Still, China – the world’s largest consumer of the meat – emerged as one of the biggest buyers of US pork, snapping up 9,700 tonnes in the latest week.
Last year, the US was the third largest exporter of pork to China, after Spain and Germany.
Private Chinese importers play a significant role in sourcing pork alongside large state-owned agriculture companies like Cofco, but are more sensitive to price changes.
Chenjun Pan, animal proteins analyst with Rabobank, warned that the pandemic would make global hog prices volatile this year and could significantly impact the amount of pork Chinese commercial firms would be willing to buy.

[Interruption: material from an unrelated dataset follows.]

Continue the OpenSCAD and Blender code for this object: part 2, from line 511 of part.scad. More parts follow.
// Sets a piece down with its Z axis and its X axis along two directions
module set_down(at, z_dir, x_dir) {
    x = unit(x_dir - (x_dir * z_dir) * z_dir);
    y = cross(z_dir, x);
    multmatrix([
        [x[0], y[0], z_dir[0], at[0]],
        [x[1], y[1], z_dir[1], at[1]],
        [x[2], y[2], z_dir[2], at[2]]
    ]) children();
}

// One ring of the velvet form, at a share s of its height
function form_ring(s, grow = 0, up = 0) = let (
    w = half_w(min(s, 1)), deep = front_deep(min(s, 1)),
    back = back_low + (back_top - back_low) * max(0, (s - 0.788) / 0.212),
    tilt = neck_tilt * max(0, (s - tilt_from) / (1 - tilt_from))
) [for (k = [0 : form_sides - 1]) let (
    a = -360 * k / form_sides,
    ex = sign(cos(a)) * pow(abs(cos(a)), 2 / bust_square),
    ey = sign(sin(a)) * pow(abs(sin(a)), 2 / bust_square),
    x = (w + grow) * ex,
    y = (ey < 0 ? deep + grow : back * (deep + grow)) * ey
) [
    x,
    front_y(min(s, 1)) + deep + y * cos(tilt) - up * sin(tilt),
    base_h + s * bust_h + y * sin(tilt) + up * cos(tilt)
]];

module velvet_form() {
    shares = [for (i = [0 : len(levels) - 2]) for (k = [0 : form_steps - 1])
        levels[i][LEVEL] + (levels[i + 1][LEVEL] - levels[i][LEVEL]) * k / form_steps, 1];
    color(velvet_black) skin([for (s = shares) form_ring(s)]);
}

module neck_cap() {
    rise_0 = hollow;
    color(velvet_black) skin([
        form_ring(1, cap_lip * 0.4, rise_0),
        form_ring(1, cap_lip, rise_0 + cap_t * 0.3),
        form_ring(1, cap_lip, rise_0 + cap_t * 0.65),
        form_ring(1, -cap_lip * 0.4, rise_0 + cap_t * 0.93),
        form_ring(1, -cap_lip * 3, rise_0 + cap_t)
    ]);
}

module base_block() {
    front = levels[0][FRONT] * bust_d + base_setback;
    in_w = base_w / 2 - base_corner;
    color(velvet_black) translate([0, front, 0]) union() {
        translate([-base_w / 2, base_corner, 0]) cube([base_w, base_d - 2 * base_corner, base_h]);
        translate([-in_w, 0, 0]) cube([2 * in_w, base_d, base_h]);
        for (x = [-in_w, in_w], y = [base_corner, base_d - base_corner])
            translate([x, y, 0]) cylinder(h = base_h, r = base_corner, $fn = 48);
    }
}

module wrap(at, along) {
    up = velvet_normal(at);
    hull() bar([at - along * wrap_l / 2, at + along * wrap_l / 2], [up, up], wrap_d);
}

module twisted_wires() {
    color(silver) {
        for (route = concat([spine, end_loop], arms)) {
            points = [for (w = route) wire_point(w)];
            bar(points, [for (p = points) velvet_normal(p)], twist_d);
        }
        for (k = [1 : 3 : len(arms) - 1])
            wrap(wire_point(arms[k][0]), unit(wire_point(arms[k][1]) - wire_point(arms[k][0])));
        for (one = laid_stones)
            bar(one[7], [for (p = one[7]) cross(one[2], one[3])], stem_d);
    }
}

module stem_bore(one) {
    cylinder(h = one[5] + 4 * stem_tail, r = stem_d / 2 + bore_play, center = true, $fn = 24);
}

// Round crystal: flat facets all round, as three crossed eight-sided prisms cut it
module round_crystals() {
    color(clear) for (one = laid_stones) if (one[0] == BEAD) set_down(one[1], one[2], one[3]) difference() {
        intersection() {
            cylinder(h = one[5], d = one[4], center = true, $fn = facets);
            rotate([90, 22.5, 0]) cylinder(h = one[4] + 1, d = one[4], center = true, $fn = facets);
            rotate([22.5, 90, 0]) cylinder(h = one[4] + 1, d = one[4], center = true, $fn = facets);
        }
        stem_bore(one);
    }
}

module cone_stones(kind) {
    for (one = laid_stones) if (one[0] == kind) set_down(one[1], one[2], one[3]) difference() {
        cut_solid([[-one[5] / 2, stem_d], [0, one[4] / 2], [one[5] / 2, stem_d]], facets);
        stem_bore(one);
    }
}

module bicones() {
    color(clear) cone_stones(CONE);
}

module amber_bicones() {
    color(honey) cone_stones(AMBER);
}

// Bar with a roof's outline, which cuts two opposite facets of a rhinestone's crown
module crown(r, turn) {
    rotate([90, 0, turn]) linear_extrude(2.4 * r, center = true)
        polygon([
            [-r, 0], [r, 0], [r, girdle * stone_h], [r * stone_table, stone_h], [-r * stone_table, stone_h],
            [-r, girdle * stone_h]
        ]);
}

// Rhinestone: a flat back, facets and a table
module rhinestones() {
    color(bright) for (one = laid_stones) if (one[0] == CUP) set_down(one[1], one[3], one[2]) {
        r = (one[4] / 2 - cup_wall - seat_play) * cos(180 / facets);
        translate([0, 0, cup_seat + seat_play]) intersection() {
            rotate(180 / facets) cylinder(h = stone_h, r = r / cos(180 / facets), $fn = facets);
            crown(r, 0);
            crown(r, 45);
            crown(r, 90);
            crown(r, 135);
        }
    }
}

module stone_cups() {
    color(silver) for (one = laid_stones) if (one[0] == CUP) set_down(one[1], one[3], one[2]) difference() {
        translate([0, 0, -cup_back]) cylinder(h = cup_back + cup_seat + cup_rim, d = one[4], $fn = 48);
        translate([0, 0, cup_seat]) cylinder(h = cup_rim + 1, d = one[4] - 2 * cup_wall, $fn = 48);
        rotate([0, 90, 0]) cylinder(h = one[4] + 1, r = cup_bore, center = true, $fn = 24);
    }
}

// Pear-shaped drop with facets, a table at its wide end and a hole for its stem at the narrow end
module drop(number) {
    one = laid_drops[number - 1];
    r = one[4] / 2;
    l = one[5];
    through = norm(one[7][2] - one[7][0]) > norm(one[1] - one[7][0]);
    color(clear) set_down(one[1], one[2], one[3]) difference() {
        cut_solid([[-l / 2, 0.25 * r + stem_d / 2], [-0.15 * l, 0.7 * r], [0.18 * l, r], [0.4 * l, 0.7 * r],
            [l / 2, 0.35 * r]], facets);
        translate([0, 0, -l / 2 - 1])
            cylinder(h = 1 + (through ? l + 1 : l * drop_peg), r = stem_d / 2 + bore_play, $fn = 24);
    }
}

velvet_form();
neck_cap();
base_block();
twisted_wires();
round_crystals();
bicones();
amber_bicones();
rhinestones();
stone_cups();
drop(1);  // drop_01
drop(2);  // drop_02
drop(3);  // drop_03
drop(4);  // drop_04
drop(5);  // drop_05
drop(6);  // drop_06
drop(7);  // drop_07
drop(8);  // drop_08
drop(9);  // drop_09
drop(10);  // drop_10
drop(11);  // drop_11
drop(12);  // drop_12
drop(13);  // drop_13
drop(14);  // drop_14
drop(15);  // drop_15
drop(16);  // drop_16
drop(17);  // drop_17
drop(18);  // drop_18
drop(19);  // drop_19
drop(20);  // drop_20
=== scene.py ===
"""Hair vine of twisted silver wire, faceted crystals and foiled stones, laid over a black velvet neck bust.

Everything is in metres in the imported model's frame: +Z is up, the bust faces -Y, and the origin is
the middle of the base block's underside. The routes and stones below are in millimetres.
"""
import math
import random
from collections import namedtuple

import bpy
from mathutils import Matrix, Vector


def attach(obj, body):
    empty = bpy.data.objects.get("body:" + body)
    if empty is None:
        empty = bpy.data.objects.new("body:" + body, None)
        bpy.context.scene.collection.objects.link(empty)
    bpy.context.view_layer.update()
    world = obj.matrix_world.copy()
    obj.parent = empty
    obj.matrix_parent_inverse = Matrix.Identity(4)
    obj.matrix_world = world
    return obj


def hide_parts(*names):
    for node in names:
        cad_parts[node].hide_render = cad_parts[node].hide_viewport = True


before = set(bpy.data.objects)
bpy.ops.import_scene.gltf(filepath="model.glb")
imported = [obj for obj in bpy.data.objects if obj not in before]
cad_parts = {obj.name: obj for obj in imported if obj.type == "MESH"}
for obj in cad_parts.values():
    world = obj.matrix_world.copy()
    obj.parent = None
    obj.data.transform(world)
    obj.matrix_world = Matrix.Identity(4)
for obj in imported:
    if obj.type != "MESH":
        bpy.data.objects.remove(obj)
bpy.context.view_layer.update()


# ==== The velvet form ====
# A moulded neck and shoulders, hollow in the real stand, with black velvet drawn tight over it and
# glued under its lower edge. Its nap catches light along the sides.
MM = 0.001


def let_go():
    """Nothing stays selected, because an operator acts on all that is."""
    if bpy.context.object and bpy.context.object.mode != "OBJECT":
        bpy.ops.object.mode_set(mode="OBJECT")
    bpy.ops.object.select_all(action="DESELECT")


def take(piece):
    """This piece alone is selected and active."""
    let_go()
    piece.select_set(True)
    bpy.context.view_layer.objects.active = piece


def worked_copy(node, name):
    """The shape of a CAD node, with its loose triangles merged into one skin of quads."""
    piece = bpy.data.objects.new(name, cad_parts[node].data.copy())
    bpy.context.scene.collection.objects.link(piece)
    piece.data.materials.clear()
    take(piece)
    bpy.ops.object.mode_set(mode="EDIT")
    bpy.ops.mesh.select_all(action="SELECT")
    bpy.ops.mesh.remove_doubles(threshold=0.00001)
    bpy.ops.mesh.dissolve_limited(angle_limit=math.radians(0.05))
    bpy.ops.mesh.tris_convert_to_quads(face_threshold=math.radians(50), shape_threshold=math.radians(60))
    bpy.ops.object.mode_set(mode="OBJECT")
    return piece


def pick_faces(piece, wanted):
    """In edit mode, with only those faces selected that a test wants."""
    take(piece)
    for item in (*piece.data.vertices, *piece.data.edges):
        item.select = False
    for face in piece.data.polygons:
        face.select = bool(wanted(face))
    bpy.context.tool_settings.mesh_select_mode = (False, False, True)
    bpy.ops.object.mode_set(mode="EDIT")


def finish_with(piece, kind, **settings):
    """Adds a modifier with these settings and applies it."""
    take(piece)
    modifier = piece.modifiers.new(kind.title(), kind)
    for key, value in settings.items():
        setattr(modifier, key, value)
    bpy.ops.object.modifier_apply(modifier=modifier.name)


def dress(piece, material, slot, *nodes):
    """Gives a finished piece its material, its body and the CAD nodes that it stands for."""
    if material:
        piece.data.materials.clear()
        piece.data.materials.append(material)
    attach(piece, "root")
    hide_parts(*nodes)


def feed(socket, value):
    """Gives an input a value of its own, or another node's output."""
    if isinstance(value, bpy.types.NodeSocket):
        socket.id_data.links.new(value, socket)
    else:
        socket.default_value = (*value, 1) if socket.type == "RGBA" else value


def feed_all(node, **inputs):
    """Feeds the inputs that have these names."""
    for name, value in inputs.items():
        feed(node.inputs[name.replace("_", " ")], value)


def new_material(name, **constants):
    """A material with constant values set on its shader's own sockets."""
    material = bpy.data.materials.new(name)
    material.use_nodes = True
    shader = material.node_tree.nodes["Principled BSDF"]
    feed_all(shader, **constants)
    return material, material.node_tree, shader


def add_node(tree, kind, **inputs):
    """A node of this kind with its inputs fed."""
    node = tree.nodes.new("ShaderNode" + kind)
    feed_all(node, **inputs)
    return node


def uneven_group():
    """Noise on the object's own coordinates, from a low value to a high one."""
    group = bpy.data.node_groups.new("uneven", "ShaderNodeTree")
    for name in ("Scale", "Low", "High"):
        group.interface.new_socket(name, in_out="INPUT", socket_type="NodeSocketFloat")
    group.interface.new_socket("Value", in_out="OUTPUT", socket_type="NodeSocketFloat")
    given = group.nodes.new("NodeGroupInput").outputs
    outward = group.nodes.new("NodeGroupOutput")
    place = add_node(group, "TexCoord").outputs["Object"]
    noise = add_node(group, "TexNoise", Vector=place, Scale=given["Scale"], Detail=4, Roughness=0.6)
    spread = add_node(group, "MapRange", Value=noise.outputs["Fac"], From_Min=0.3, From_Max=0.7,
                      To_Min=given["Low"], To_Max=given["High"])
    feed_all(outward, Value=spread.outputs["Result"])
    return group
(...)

“The US-China phase one [trade deal] is one of the key factors for this year, they [China] need to consider this,” said Pan. “However, for the commercial importers, they will mainly consider the price.”
The Chinese government has sought to bring down the domestic price of pork by releasing frozen pork reserves and expanding imports.
From April 13-17, the average pork price index in 16 provincial-level regions tracked by the Ministry of Agriculture stood at 43.38 yuan per kilogram, down 0.3 per cent from the previous week.
However, in March the average cost of pork was still more than double what it was a year earlier.
China has begun to steadily rebuild its domestic pig herd after African swine fever began sweeping across the country over a year and a half ago, killing or forcing the culling of 60 per cent of the pig population and sending domestic pork prices to historical highs.
Domestic supply of pork would fall to 39.34 million tonnes this year, 7.5 per cent below 2019, while overall consumption of pork would drop 5.6 per cent to 42.06 million tonnes, the agriculture ministry has forecast.
Imports of pork are expected to rise 32.7 per cent this year to 2.8 million tonnes, the ministry said.
Private forecasters are more pessimistic about domestic production, and also warn about the effect of the pandemic on imports.
“Our forecast is that pork production will roughly drop 15 to 20 per cent, depending on the restocking pace,” said Pan, adding that the Covid-19 disease may temper China’s overall imports.
“There have been a lot of disruptions in logistics, in the operations in the US and also in Europe, but China imports from many countries. The US is one of them but the largest supplier remains the European Union,” said Pan.